Labour exports to Middle East up by 15, 000

Oliver Hannah Kizza, who worked in Dubai as a salesperson for a year before returning to Uganda at Two Niles where she was applying for a job in Dubai. The Uganda Association of External Recruitment Agencies says up to 65, 000 Ugandans are doing odd jobs in the Middle East. File photo

What you need to know:

  • The government in January 2016 banned the export of maids
  • The ban came on the heels of reports that many were being mistreated by their Saudi Arabian employers

Kampala. Up to 65, 000 Ugandans are doing odd jobs in the Middle East, the Uganda Association of External Recruitment Agencies (UAERA) says.

This is 15, 000 higher than the number that was working there one year ago.

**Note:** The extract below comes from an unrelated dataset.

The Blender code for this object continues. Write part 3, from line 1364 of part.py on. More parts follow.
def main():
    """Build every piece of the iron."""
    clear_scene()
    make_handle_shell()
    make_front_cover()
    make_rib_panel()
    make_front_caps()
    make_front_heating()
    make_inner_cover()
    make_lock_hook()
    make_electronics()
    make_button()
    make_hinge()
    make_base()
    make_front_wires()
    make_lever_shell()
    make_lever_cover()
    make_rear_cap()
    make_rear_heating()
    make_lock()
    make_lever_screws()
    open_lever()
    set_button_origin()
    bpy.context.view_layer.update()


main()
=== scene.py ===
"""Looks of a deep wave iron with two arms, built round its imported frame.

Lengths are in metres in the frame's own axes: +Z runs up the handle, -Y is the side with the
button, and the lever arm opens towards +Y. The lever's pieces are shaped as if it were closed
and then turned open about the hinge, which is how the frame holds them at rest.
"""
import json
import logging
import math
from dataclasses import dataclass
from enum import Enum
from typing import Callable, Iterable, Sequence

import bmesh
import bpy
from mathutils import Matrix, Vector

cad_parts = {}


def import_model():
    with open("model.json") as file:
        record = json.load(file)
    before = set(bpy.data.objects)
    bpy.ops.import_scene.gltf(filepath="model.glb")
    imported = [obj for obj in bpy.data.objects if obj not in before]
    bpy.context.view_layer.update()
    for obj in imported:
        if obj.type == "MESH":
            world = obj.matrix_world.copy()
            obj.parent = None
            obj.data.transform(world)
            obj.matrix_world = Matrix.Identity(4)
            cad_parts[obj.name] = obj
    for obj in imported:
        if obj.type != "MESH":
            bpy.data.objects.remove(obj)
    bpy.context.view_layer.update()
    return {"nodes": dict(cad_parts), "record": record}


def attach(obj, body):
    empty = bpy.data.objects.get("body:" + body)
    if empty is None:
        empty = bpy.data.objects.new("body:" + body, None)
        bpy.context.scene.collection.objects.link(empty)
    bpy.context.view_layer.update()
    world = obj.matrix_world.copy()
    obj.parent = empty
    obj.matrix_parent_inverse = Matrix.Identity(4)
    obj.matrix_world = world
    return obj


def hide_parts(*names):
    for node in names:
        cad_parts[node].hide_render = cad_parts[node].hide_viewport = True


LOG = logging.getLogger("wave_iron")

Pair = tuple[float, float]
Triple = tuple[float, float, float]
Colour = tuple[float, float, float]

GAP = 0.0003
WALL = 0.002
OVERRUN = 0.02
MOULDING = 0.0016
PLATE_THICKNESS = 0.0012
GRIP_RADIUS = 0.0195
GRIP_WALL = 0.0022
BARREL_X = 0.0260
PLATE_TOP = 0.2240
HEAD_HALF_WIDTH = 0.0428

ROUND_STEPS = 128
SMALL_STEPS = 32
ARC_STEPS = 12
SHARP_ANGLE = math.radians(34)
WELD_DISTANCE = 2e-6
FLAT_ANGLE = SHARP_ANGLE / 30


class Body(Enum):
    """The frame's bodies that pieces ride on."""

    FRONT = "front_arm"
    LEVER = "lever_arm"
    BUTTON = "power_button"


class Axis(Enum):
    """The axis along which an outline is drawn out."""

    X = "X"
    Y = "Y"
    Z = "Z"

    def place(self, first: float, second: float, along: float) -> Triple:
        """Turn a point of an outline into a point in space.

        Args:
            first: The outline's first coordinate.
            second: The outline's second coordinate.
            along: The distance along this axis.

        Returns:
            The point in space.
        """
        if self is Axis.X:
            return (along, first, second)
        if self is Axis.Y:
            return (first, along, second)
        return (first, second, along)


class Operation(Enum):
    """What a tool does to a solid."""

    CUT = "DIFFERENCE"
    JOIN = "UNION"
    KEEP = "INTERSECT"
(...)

Most are working as either cleaners, waiters/waitresses, drivers, tailors, construction and factory workers or security guards.

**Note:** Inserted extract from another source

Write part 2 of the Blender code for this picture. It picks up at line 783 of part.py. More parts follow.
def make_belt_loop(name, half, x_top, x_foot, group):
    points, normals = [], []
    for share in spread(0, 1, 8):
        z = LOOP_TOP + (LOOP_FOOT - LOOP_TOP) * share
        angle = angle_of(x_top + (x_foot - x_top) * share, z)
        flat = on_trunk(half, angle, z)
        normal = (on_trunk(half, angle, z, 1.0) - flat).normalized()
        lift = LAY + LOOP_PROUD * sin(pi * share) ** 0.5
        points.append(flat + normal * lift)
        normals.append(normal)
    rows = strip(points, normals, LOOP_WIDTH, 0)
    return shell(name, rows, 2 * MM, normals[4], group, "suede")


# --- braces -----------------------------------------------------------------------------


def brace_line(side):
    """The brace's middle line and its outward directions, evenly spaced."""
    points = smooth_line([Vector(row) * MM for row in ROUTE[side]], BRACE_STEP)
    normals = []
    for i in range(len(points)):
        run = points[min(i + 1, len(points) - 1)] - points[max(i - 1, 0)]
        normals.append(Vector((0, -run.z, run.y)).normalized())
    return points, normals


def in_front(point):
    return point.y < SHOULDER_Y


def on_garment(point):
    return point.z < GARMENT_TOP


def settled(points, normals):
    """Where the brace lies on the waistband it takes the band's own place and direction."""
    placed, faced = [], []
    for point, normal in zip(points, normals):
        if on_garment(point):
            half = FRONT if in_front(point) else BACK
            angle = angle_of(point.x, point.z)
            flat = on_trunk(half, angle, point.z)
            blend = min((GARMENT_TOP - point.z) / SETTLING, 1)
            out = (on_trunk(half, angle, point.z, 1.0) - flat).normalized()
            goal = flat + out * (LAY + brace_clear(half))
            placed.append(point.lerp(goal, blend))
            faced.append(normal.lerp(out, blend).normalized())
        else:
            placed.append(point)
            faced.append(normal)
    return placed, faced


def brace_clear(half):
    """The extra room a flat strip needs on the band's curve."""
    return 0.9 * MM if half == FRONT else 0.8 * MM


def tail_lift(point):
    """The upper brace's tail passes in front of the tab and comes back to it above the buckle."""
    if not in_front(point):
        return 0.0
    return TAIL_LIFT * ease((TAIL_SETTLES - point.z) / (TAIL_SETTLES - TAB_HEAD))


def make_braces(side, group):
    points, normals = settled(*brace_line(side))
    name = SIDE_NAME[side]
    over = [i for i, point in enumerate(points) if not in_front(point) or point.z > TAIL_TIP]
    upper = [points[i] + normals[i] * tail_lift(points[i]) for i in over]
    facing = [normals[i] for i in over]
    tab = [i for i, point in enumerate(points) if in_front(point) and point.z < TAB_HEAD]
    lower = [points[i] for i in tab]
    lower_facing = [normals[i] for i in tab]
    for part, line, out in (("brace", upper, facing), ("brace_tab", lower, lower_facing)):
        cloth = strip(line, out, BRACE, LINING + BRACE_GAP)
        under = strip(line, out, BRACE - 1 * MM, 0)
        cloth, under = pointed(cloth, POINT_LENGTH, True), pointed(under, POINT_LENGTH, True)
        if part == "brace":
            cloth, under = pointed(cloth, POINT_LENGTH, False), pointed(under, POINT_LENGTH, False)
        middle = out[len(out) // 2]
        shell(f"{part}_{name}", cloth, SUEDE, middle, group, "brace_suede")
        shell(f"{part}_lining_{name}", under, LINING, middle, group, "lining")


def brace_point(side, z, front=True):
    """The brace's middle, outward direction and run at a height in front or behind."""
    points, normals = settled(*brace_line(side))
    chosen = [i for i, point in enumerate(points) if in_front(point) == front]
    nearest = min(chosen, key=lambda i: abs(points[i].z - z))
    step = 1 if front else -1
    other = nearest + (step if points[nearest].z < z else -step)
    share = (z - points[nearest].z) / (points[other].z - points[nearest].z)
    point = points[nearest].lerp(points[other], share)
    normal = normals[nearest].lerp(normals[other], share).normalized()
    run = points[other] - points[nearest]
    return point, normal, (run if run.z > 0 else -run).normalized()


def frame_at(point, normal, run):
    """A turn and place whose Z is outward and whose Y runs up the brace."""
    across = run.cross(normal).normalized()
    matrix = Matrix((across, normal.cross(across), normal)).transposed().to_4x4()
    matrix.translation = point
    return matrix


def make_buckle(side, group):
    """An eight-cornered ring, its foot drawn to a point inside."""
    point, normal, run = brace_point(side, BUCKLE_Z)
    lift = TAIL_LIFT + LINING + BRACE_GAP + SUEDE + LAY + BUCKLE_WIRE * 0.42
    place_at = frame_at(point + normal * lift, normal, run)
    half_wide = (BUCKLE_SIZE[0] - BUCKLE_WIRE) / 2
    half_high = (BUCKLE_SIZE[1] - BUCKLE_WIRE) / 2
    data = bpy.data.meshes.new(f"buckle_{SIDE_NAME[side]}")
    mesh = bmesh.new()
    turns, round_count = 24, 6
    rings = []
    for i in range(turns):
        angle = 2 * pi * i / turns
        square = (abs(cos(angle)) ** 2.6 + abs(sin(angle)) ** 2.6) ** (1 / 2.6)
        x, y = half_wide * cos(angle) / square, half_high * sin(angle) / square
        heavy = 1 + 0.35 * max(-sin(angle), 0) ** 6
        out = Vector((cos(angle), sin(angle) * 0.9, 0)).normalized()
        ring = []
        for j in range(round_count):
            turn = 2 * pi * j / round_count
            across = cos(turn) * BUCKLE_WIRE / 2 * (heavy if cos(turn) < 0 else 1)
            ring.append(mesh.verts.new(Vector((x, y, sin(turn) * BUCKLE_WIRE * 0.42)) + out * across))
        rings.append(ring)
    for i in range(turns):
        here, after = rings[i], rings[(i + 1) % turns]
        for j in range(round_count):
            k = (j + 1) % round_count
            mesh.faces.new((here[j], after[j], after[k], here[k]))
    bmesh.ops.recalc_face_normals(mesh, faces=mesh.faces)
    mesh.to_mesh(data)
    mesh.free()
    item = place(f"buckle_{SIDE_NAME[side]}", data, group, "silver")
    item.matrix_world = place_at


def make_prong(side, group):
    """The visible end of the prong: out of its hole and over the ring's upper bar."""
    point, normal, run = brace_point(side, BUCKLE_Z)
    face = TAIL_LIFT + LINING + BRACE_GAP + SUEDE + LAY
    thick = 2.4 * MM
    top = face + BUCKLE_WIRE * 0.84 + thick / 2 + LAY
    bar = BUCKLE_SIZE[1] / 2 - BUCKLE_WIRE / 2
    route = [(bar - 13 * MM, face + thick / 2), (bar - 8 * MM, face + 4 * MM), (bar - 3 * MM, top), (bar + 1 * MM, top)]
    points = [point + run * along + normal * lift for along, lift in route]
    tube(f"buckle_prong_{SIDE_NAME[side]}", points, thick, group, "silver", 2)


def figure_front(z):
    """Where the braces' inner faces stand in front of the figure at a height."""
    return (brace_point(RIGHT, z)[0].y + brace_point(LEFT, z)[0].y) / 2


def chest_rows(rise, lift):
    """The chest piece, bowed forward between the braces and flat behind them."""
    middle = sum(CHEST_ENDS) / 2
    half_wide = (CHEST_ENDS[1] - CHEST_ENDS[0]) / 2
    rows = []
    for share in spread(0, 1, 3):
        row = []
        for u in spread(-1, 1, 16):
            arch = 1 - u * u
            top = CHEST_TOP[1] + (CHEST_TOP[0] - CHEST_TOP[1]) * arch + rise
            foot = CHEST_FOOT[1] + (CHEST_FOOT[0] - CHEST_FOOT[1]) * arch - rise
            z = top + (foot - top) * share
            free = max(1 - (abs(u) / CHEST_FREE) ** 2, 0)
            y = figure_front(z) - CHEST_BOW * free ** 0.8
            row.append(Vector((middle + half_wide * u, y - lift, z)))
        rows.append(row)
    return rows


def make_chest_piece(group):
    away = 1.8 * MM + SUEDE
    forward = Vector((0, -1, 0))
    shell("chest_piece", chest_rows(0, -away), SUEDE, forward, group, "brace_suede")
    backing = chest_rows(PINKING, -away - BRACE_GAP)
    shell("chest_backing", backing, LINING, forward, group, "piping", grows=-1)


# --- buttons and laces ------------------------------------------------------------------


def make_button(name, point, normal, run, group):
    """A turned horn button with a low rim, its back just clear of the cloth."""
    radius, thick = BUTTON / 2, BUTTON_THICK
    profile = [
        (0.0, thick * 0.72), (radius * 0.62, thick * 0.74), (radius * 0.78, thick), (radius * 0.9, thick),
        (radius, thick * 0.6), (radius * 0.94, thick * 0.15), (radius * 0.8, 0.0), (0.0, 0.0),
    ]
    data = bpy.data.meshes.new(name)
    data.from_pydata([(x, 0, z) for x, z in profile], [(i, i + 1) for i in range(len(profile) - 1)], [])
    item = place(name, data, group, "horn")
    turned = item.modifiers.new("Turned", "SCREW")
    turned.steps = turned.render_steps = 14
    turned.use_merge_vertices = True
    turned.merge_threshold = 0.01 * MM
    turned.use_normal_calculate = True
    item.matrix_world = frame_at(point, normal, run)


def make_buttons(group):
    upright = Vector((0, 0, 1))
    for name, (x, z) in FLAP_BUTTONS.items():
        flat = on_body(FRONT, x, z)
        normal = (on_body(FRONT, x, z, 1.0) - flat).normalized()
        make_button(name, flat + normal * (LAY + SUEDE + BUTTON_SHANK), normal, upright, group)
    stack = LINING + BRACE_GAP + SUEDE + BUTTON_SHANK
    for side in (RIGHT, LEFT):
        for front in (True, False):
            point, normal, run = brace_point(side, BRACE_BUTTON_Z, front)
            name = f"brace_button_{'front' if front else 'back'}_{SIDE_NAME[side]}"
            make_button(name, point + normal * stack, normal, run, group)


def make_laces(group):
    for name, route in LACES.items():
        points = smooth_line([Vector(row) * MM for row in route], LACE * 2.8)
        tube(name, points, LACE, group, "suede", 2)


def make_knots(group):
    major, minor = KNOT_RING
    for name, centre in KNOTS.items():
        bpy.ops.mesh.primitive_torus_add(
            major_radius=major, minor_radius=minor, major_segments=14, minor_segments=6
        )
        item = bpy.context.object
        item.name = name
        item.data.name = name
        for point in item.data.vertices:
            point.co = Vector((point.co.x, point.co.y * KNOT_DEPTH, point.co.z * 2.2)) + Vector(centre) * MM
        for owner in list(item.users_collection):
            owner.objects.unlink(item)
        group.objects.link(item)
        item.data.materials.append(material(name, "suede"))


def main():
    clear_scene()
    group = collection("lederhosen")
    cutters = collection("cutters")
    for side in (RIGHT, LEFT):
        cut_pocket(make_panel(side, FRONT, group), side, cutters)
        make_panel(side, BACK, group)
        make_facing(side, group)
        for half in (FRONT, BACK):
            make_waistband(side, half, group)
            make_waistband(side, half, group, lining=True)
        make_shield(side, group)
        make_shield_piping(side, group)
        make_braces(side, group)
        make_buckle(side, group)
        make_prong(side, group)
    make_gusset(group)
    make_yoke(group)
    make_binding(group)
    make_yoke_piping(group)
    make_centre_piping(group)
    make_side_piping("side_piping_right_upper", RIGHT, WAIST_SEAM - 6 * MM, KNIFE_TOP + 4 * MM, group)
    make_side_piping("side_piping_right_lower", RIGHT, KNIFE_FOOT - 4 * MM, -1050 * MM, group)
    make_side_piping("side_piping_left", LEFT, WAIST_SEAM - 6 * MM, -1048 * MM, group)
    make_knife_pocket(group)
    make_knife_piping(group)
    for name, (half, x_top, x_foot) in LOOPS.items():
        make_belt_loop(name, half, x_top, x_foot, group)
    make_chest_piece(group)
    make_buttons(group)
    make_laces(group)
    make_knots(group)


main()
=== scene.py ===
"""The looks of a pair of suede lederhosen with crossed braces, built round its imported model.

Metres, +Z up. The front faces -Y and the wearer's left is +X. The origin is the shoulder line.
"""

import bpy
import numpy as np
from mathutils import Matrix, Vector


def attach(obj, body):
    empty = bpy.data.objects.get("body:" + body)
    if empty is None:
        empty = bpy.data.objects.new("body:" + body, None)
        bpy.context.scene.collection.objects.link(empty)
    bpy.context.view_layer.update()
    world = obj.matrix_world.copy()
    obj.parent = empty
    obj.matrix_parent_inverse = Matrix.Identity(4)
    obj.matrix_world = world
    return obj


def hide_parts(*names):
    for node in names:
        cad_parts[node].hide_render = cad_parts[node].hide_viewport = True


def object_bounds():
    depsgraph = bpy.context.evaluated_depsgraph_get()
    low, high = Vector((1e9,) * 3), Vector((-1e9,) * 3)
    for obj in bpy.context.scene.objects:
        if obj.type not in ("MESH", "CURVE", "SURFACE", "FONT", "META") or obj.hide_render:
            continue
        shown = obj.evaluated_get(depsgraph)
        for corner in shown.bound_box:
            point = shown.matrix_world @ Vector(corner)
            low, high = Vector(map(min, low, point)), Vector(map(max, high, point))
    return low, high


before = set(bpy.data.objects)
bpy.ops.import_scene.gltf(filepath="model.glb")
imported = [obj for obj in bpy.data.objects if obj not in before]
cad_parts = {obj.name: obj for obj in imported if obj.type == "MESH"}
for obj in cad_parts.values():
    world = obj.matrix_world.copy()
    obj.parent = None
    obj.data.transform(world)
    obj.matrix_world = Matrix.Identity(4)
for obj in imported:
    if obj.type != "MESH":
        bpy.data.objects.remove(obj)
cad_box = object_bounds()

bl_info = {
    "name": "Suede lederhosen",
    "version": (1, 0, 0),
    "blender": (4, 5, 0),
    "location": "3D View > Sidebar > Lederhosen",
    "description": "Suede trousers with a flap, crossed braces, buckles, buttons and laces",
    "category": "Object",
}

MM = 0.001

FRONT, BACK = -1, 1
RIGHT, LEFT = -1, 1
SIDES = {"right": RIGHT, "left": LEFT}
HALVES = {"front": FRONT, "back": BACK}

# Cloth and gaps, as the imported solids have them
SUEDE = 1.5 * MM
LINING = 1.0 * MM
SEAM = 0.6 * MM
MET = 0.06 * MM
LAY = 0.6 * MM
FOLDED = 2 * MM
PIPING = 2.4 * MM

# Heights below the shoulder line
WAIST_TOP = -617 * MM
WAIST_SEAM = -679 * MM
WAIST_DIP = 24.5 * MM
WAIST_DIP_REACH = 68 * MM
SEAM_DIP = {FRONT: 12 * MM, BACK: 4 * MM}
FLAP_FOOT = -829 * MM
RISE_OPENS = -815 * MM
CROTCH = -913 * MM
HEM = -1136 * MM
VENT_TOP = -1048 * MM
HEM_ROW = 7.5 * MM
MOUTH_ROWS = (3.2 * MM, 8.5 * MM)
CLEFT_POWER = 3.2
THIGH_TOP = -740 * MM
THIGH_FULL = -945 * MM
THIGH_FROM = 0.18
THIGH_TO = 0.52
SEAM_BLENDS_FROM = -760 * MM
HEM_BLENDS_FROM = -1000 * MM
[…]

“Their annual contribution in the form of remittances is $400, 000,” the acting chairperson of the UAERA, Lillian Keene Mugerwa, told the House Committee on Gender, on Wednesday.

The committee had summoned the 63–member association to brief the committee on its business.

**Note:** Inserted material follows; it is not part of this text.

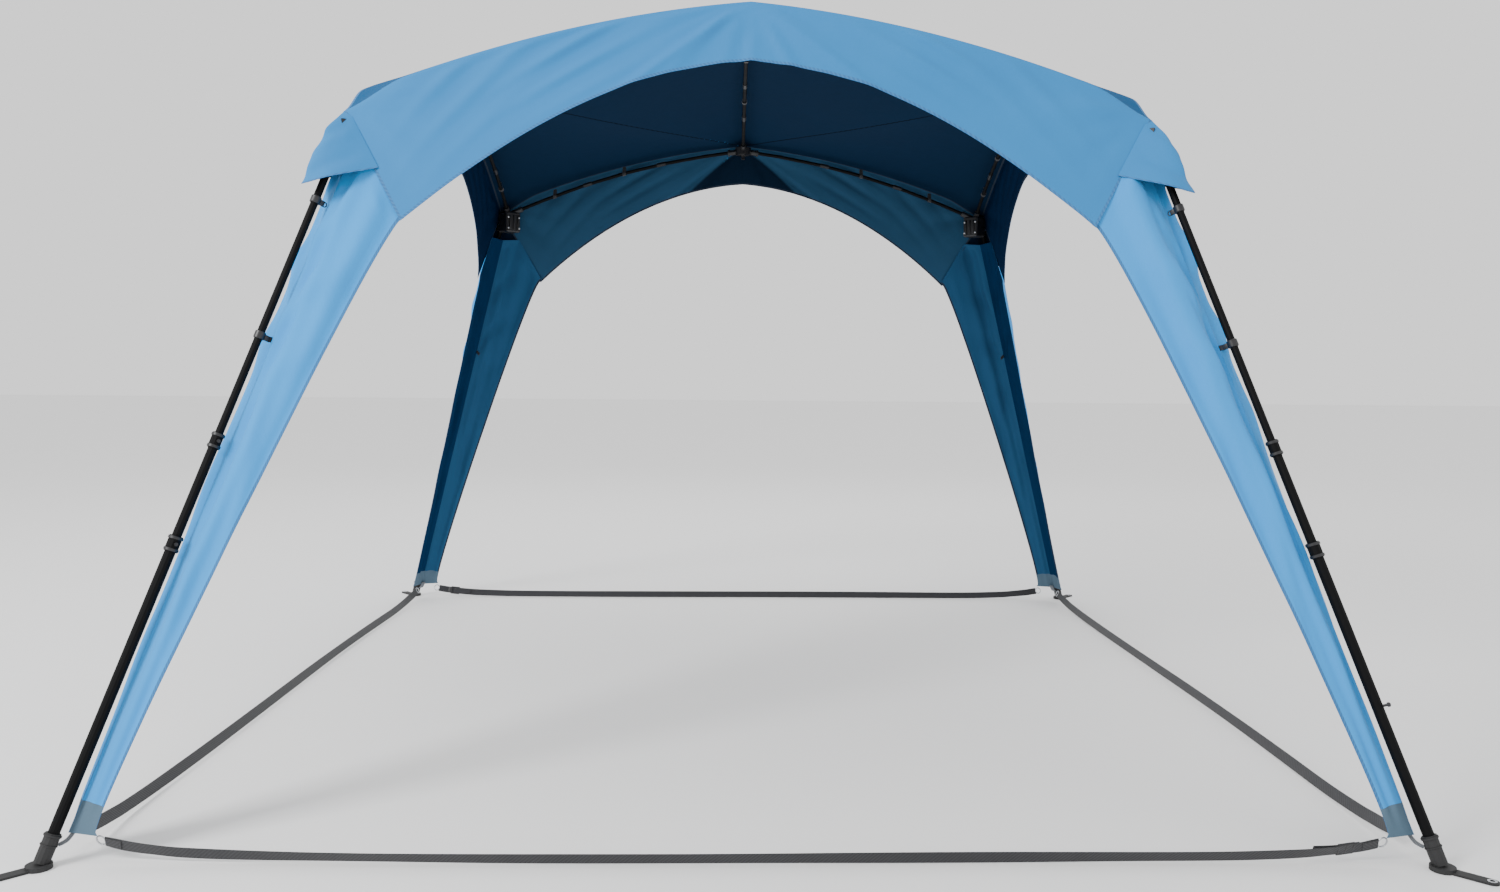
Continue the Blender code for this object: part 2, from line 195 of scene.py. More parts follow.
def hem_material(name, colour, stitch, pitch=0.0035):
    """A folded hem: plain cloth with a raised line of stitches along its length."""
    made, tree, shader = new_material(name, 0.8)
    uv = node(tree, "ShaderNodeUVMap", uv_map="cloth")
    dash = node(tree, "ShaderNodeTexWave", bands_direction="DIAGONAL", Scale=math.pi / (pitch * 20), Distortion=0.2)
    tree.links.new(uv.outputs[0], dash.inputs["Vector"])
    mottled = node(tree, "ShaderNodeTexNoise", Scale=90.0, Detail=2.0)
    tree.links.new(uv.outputs[0], mottled.inputs["Vector"])
    lines = math_node(tree, "MULTIPLY", math_node(tree, "GREATER_THAN", dash.outputs["Fac"], 0.55), 0.35)
    tone = mix_colour(tree, lines, colour, stitch)
    tone = mix_colour(tree, math_node(tree, "MULTIPLY", mottled.outputs["Fac"], 0.3), tone, tuple(c * 0.7 for c in colour))
    tree.links.new(tone, shader.inputs["Base Color"])
    bump = node(tree, "ShaderNodeBump", Strength=0.35, Distance=0.0005)
    tree.links.new(dash.outputs["Fac"], bump.inputs["Height"])
    tree.links.new(bump.outputs[0], shader.inputs["Normal"])
    return made


def webbing_material(name, colour, light):
    """Woven webbing: a herringbone of thick threads."""
    made, tree, shader = new_material(name, 0.75)
    uv = node(tree, "ShaderNodeUVMap", uv_map="cloth")
    waves = []
    for direction, pitch in (("DIAGONAL", 0.0028), ("X", 0.0016)):
        wave = node(tree, "ShaderNodeTexWave", bands_direction=direction, Scale=math.pi / (pitch * 20), Distortion=0.8)
        tree.links.new(uv.outputs[0], wave.inputs["Vector"])
        waves.append(wave.outputs["Fac"])
    height = math_node(tree, "MULTIPLY", *waves)
    worn = node(tree, "ShaderNodeTexNoise", Scale=14.0, Detail=4.0)
    tree.links.new(uv.outputs[0], worn.inputs["Vector"])
    tone = mix_colour(tree, height, colour, light)
    tone = mix_colour(tree, math_node(tree, "MULTIPLY", worn.outputs["Fac"], 0.35), tone, light)
    tree.links.new(tone, shader.inputs["Base Color"])
    bump = node(tree, "ShaderNodeBump", Strength=0.7, Distance=0.0006)
    tree.links.new(height, bump.inputs["Height"])
    tree.links.new(bump.outputs[0], shader.inputs["Normal"])
    shader.inputs["Sheen Weight"].default_value = 0.2
    return made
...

Due to unemployment in Uganda, some of the Ugandans now working in countries like Saudi Arabia, the United Arab Emirates, sold family property to finance their flights to the Middle East.
Many were made to believe that the ‘returns’ there would be higher than they would ever make in Uganda.

The government in January 2016 banned the export of maids.

The ban came on the heels of reports that many were being mistreated by their Saudi Arabian employers.

Ms Mugerwa, who was accompanied by the Managing Director of Middle East Consultants Gordon Mugyenyi, the MD of Magrib Agencies Ltd Catherine Ocen Ssabwe and the General Manager of Horeb Services Ezra Mugisha, urged the government to lift the ban on the export of maids.

They said the ban is not serving the purpose.

“The ban was put into place without taking into account the fact the majority of the workers that were complaining [of mistreatment] had been deployed by [human] traffickers,” Ms Mugerwa said.

“The few licensed companies...stopped. But as we stopped, the traffickers continued to export people to Saudi Arabia. When Saudi Arabia stopped the influx, the traffickers are now taking maids to Oman.”

Serere Member of Parliament, Patrick Okabe, concurred with the recruitment agencies and said the ban should be lifted.

“If we maintain the ban, people will find alternatives,” Mr Okabe said.

Ms Beatrice Anywar, the vice chairperson of the Gender committee called on government should address the reasons that drive Ugandans abroad.

According to Action Aid (2012), six in every ten Ugandans are unemployed.
Some lack the skills employers need.

In other cases, the economy is not expanding as fast as the labour force.